The multi- million pound attraction – which is expected to be finished in late March – will be the jewel in local authority’s crown.

And, with Larne Council set to merge with its counterparts in Carrick and Ballymena to form the new Mid and East Antrim District Council in April, preparations are underway to transfer the Gobbins project into the hand of the new organisation.

But chief executive of Mid and East Antrim, Anne Donaghy, has expressed concerns over the operational hand over of the scheme.

At the latest meeting of the Gobbins steering group, members were presented with a report providing an update on various aspects of the project.

The report stated that funding for the cliff-top path element of the scheme was being “front loaded” to ensure the money was spent before the end of March.

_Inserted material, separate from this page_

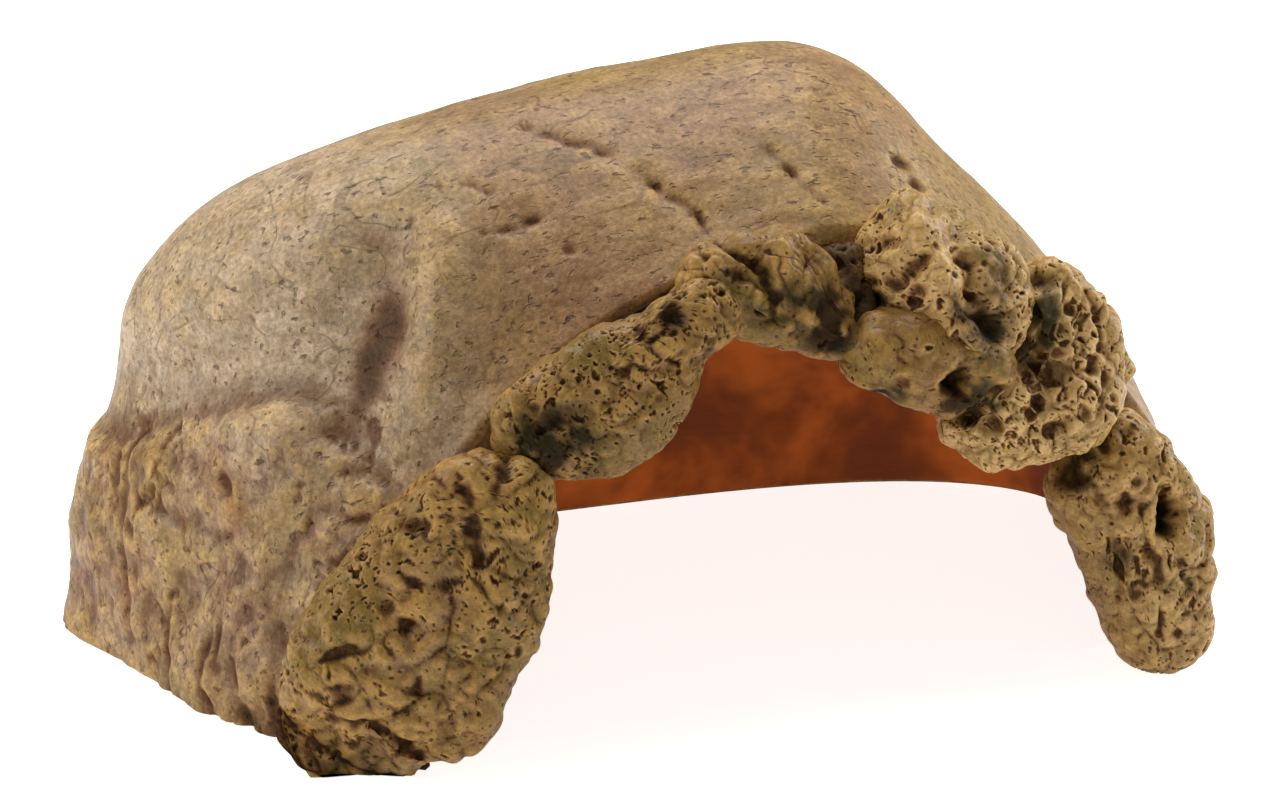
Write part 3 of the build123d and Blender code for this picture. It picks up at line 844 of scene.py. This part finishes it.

Ms Donaghy she was “uneasy” regarding this issue and stressed that she should have been consulted “as a matter of courtesy”.

However, according to minutes of the meeting, Mrs McGahey felt Ms Donaghy had “misunderstood” the report.

The official record states: “No work would be paid for in advance and a specific budget would be transferred to Mid and East Antrim District Council to cover the remaining contract.”

Ms Donaghy emphasised the need for her to be involved in the project.

She asked for assurance on this from Mrs McGahey, and called on Larne Council to provide her with an operational plan before the hand over.

Mrs McGahey vowed there would be “no additional time frame or costs” and that the project would be completed and signed off by March 31.

Ms Donaghy asked that this be put in writing, and Mrs McGahey agreed saying it “would not be a problem”.